AMN Reviews: Hughes Mimmo Schlechta Volquartz – Cadenza del Crepuscolo [Amirani AMRN072]; Nicola Guazzaloca and Gianni Mimmo – Herbstreise [Amirani AMRN071]

The two newest releases from Amirani Records offer a dramatic contrast in moods and sonorities.

Cadenza del Crepuscolo is, as its title suggests, a recording that has a twilight feeling—it is the audio analogue of an abstract painting of predominantly dark colors. The ensemble that recorded it is a quartet of John Hughes on double bass; Gianni Mimmo on soprano saxophone; Peer Schelechta on pipe organ; and Ove Volquartz on bass clarinet and contrabass clarinet. Already, the instrumentation betrays a bias toward the lower end of the sound spectrum, with the single high-register instrument paradoxically emphasizing the tonal heaviness of the other three. And the pipe organ, double bass, and bass clarinets do often play in a bloc of low-pitched, densely dissonant harmonies laid out in long sustained notes. These thick washes of sound are punctuated by single lines alternating between the languid and the knotty; at those moments when individual voices break out into an animated polyphony, the music takes a dramatic and rather unexpected turn.

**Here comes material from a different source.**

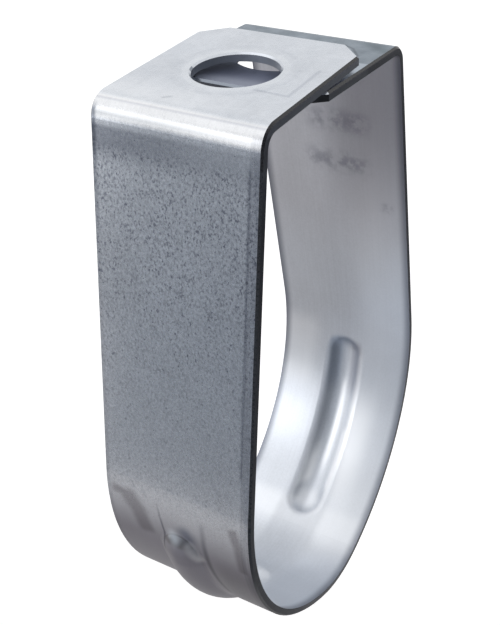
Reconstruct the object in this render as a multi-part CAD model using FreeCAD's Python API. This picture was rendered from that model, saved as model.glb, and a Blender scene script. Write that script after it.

Herbstreise, a duet recording featuring Mimmo once again on soprano saxophone as well as Nicola Guazzaloca on piano, is tonally and in terms of pacing a much brighter affair. The seventeen short tracks present an improvised abstract impressionism that tends toward the nimble and astringent, with extended technique from both players adding a well-honed edge to a number of the performances.